▶ [Task instructions]: Reproduce exactly the lines below from the one containing "points = [vertex.co" through the one containing "before = set(bpy.data.objects)", including both, and nothing else.
___ Provided material
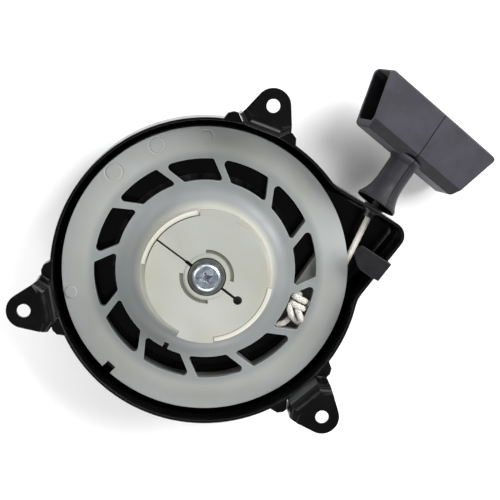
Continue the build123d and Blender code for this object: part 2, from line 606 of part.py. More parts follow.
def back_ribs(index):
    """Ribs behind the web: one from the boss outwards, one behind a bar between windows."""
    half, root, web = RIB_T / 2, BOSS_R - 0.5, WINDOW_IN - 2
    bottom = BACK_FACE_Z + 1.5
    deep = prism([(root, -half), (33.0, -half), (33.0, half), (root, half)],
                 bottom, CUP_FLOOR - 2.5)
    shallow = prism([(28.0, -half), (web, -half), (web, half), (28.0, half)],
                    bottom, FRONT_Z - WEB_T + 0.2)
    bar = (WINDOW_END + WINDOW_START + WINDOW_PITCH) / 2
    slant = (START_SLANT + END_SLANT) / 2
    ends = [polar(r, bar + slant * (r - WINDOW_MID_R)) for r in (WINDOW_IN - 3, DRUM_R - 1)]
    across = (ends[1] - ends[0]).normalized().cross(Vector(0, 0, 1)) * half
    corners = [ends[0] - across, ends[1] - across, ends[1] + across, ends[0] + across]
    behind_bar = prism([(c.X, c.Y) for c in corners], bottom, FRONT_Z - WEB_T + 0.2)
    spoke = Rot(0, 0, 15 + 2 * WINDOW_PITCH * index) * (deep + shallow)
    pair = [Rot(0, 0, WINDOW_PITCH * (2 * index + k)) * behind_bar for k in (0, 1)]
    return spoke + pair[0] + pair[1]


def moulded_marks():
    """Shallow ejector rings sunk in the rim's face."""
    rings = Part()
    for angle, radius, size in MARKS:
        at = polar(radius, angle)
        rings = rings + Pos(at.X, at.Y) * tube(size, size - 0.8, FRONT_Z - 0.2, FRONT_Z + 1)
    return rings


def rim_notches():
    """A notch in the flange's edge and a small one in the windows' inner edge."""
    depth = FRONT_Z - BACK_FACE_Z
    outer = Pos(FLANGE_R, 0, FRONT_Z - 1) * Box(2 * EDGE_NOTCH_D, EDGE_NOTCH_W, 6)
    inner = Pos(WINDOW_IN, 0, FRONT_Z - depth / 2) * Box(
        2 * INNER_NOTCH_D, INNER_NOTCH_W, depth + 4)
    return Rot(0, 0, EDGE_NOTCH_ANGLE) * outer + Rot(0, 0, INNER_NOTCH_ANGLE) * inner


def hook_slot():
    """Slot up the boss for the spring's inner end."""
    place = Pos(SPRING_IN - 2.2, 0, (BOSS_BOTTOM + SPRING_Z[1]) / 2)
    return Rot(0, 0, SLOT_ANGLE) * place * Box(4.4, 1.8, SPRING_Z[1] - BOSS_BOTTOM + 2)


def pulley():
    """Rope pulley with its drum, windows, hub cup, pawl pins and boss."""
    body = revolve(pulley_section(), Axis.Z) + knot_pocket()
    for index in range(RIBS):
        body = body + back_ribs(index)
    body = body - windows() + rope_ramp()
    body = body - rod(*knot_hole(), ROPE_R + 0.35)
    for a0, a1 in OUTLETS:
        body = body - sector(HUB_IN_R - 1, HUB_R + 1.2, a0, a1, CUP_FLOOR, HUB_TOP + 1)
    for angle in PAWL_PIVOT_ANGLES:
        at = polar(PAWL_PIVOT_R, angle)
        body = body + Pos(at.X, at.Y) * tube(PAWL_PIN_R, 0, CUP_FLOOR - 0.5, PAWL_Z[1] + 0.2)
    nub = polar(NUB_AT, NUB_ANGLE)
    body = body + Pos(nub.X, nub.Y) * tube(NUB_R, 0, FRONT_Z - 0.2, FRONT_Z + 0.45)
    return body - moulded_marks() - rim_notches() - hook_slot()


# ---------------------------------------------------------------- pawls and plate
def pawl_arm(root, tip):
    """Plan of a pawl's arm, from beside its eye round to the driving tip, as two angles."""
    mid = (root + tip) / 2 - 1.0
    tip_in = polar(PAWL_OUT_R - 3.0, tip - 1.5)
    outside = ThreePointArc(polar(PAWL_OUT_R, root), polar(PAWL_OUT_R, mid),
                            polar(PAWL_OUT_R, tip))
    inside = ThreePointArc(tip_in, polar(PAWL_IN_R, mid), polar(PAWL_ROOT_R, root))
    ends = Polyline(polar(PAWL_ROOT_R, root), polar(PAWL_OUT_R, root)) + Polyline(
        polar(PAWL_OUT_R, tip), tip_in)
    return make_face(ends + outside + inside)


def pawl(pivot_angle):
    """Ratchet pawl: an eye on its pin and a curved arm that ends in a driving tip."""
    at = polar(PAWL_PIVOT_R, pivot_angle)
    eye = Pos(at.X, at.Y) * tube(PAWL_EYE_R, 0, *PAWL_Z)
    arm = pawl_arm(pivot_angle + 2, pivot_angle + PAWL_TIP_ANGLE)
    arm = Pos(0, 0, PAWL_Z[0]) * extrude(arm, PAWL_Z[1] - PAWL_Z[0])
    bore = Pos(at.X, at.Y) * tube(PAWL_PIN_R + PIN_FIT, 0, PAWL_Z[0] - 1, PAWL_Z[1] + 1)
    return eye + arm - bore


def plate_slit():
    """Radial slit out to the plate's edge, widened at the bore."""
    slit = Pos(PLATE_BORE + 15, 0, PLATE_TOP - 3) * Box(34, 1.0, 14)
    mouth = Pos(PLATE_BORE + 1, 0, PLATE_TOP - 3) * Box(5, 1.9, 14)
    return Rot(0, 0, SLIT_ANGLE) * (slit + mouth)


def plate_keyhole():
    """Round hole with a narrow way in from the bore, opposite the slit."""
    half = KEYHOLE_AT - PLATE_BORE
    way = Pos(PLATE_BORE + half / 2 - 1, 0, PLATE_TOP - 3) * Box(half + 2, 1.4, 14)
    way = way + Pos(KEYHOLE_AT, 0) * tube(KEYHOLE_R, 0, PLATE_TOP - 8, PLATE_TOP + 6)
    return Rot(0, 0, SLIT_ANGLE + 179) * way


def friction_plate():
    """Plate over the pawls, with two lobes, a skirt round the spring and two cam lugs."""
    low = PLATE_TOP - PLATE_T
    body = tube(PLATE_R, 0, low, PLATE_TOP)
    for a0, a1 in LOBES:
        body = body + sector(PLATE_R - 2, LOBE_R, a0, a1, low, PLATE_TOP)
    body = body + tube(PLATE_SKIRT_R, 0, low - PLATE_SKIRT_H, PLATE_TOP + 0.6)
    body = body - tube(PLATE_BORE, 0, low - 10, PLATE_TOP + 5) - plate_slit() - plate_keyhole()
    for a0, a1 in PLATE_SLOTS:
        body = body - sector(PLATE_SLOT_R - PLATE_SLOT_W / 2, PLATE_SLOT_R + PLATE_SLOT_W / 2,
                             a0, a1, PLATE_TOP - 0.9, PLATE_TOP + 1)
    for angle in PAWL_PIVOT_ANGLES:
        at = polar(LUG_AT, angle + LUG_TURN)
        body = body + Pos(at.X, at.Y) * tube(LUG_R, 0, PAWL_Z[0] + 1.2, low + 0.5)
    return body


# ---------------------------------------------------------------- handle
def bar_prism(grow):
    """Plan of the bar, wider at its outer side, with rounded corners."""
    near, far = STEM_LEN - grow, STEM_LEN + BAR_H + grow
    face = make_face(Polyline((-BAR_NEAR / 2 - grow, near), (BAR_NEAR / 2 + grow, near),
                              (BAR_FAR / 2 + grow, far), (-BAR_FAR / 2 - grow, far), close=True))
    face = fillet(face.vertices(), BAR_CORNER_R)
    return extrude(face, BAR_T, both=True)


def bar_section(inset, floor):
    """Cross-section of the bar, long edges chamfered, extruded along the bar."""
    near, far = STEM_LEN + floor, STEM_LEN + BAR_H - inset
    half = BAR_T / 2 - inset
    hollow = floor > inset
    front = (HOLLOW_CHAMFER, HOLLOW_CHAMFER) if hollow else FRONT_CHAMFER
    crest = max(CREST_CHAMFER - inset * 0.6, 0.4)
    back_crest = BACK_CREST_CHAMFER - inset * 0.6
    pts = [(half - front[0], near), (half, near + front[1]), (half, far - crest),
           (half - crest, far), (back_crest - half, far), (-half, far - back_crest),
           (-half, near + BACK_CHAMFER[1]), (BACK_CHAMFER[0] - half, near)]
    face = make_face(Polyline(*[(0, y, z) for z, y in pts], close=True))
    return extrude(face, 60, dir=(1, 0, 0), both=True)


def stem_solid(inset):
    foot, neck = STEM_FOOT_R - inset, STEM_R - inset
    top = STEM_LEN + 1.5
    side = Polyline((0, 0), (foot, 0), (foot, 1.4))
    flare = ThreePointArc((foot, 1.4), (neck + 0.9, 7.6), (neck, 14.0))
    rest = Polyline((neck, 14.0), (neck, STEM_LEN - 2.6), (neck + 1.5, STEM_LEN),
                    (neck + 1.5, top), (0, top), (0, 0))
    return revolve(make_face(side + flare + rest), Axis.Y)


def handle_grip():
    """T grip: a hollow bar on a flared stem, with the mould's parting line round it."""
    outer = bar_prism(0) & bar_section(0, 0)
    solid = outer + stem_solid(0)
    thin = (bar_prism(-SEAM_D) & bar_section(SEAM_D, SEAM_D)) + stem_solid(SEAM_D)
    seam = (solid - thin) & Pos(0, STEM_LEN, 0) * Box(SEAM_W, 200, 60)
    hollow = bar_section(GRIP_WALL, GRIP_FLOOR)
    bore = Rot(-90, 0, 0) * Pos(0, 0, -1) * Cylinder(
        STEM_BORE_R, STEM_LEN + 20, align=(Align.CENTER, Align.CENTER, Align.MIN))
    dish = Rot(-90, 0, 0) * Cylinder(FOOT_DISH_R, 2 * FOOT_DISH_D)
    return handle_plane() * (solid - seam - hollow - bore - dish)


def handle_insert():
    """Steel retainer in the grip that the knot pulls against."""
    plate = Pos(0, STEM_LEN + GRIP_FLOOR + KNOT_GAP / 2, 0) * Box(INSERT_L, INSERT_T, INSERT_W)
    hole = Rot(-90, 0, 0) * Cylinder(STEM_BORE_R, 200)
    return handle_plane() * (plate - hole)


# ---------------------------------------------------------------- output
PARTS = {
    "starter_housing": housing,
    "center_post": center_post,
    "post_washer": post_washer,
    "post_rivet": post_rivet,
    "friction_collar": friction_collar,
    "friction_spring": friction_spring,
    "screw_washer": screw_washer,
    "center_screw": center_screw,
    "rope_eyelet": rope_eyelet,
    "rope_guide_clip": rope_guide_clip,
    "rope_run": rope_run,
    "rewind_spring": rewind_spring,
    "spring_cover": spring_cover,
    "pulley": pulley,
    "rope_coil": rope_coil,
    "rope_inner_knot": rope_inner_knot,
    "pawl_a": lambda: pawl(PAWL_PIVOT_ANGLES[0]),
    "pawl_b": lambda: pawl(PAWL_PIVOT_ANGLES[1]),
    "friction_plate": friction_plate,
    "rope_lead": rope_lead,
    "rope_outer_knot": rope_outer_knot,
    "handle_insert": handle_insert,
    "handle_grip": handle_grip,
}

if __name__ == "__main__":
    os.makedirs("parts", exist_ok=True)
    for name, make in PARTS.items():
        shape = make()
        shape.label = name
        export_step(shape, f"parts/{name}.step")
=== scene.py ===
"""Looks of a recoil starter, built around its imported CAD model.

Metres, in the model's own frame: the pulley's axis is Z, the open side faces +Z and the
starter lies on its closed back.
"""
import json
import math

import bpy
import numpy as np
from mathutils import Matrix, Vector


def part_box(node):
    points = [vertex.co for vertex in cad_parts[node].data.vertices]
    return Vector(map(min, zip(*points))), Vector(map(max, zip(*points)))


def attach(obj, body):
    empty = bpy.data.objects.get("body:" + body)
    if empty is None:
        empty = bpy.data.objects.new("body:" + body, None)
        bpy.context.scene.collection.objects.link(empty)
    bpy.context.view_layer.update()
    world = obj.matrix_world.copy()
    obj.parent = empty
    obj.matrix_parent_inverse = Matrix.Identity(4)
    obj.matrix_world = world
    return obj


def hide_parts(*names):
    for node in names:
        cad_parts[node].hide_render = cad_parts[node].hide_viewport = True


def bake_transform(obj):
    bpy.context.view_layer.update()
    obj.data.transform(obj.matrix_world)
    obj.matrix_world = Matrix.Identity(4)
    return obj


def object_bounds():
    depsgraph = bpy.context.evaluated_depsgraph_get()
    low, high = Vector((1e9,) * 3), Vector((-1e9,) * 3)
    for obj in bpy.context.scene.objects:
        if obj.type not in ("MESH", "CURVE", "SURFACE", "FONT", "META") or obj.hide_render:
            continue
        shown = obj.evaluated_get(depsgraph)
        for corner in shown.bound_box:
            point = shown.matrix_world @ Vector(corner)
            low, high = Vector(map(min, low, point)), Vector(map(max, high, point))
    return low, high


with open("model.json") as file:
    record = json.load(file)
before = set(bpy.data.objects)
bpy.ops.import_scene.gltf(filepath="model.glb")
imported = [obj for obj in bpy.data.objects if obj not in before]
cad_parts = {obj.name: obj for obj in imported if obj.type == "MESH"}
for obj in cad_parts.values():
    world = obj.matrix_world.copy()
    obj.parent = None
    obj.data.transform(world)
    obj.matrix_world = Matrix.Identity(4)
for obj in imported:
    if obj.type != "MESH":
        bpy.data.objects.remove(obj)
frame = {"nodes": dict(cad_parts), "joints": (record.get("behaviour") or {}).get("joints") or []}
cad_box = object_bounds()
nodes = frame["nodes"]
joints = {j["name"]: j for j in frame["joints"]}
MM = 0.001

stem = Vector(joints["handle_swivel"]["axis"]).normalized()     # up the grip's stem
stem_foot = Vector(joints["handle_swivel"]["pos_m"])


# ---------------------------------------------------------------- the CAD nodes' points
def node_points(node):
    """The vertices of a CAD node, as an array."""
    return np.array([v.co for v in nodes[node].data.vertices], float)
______
▶ [Exercise result]:
    points = [vertex.co for vertex in cad_parts[node].data.vertices]
    return Vector(map(min, zip(*points))), Vector(map(max, zip(*points)))


def attach(obj, body):
    empty = bpy.data.objects.get("body:" + body)
    if empty is None:
        empty = bpy.data.objects.new("body:" + body, None)
        bpy.context.scene.collection.objects.link(empty)
    bpy.context.view_layer.update()
    world = obj.matrix_world.copy()
    obj.parent = empty
    obj.matrix_parent_inverse = Matrix.Identity(4)
    obj.matrix_world = world
    return obj


def hide_parts(*names):
    for node in names:
        cad_parts[node].hide_render = cad_parts[node].hide_viewport = True


def bake_transform(obj):
    bpy.context.view_layer.update()
    obj.data.transform(obj.matrix_world)
    obj.matrix_world = Matrix.Identity(4)
    return obj


def object_bounds():
    depsgraph = bpy.context.evaluated_depsgraph_get()
    low, high = Vector((1e9,) * 3), Vector((-1e9,) * 3)
    for obj in bpy.context.scene.objects:
        if obj.type not in ("MESH", "CURVE", "SURFACE", "FONT", "META") or obj.hide_render:
            continue
        shown = obj.evaluated_get(depsgraph)
        for corner in shown.bound_box:
            point = shown.matrix_world @ Vector(corner)
            low, high = Vector(map(min, low, point)), Vector(map(max, high, point))
    return low, high


with open("model.json") as file:
    record = json.load(file)
before = set(bpy.data.objects)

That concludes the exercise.